Their courtship is sweet and puritanical, yet many an inadvertent lol was elicited by the era-specific prose, including the wording of the following extract:
"I called out. 'Shelama. I fear I've intruded upon you.' He paused, taking me in. Then came the smile. 'We are on level pegging then. When we met before, I was the one who intruded on you.' "
Monk Kidd clearly tapped into her inner 21st-century Herodotus while writing the novel, for The Book of Longings is impeccably researched, blending fact with fiction in minute detail.
Maybe too minute, though - if Ana were to have adopted the Messiah's moniker, it would have been less "Ana of Nazareth" and more "Ana of Narrative", since exposition is as abundant as the numerous references to consuming bread in all its historic glory. (Obviously the BCE-squad were immune to gluten-intolerance.)
Even a segment of the book in which Ana must be smuggled out of Egypt - in a coffin, nogal - reads as dull and languid owing to its superfluous specifics.

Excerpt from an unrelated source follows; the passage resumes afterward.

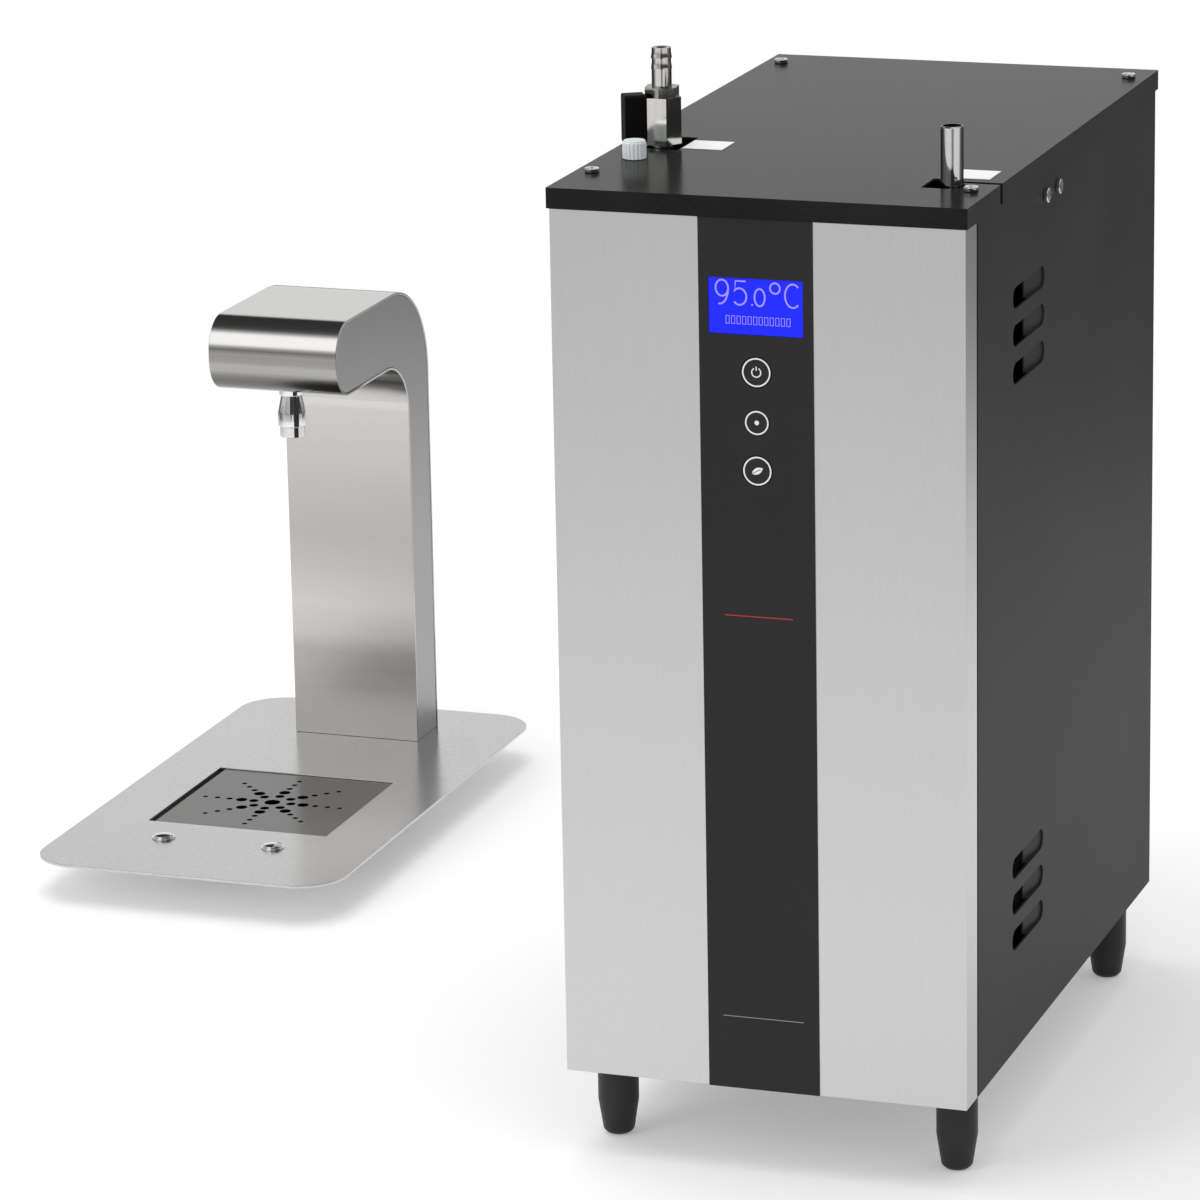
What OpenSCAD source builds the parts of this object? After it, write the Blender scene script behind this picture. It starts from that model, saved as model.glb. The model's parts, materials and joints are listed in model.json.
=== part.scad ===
// Countertop hot water dispenser: a bent stainless spout unit on a drip-tray base plate, and the
// boiler that feeds it, standing side by side. Millimetres, +Z up. The origin is the middle of the
// floor area that the two units cover together.

/* [Set] */
// Clear space between the base plate and the boiler case
unit_gap = 247.6; // [150:0.1:320]
// How far the base plate's front edge stands behind the boiler's front face
font_set_back = 293; // [0:1:320]
// Gap between fixed pieces that are pushed together
fit = 0.2; // [0.1:0.05:0.4]
// Radial clearance of a shaft or cap that turns or slides in its bore
run = 0.06; // [0.02:0.01:0.1]

/* [Base plate] */
// Width of the base plate
plate_w = 190; // [160:1:240]
// Depth of the base plate, front to back
plate_d = 354; // [340:1:400]
// Thickness of the base plate
plate_t = 1.5; // [1:0.1:3]
// Radius of the plate's four corners
plate_corner = 28; // [5:1:50]
// Height of the plate's underside above the surface
plate_lift = 22; // [20:1:60]

/* [Column and head] */
// Width of the column and the head
col_w = 81; // [60:1:100]
// Depth of the column, front to back
col_d = 35; // [28:1:45]
// Distance from the plate's front edge to the column's front face
col_y = 285; // [276:1:300]
// Height of the head's top above the plate
head_top = 287; // [250:1:380]
// Thickness of the head, top to bottom
head_t = 45; // [41:0.5:55]
// Reach of the nose in front of the column
head_reach = 115; // [100:1:150]
// Radius of the outer bend at the back
bend_outer = 57; // [40:1:70]
// Radius of the inner bend under the head
bend_inner = 33; // [15:1:45]
// Radius of the nose's two edges
nose_r = 20; // [6:0.5:20]
// Thickness of the wrapped skin
skin_t = 1.5; // [1:0.1:2.5]
// Thickness of the side cheeks
cheek_t = 2; // [1:0.1:3]
// How far the cheeks sit inside the skin's edges
cheek_recess = 0.3; // [0.1:0.1:1]

/* [Nozzle] */
// Distance from the nose's front to the nozzle's axis
nozzle_back = 28; // [24:1:60]
// Diameter of the collar under the head
collar_d = 14.5; // [13:0.5:20]
// Height of the collar
collar_h = 4; // [2:0.5:6]
// Diameter at the top of the nozzle's cone
cone_top_d = 12; // [10.5:0.1:14]
// Diameter of the nozzle's lower cylinder
nozzle_d = 16.8; // [16:0.1:20]
// Height of the cone
cone_h = 11; // [6:0.5:18]
// Height of the cylinder under the cone
nozzle_cyl_h = 7.6; // [3:0.1:10]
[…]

A dramatis personae would have been helpful as well - Monk Kidd presents us with a plethora of characters (as in enough to rival the Russian greats. And their names aren't "Jack" and "Jill").
Jesus ain't exactly hubby of the century either - the duo spent two years apart as he spreads the gospel and Ana is just like, *Shrug*, guess I'll settle for hankering and connubial fidelity. And yes, Penelope - who spent 20 chaste years waiting for her beloved Odysseus to return from his epic journey - is mentioned, although Ana's stance is very much one of the "meek and mild married meisie" stereotype: "I felt a remote kinship with Penelope. I knew a great deal about waiting for men."
In her author's note Monk Kidd elucidates her - justifiable and necessary - intention to give a voice to the voiceless, yet The Book of Longings makes one long for a "preach, sistah!" as opposed to "Sue Monk Kidd created one preachy sister".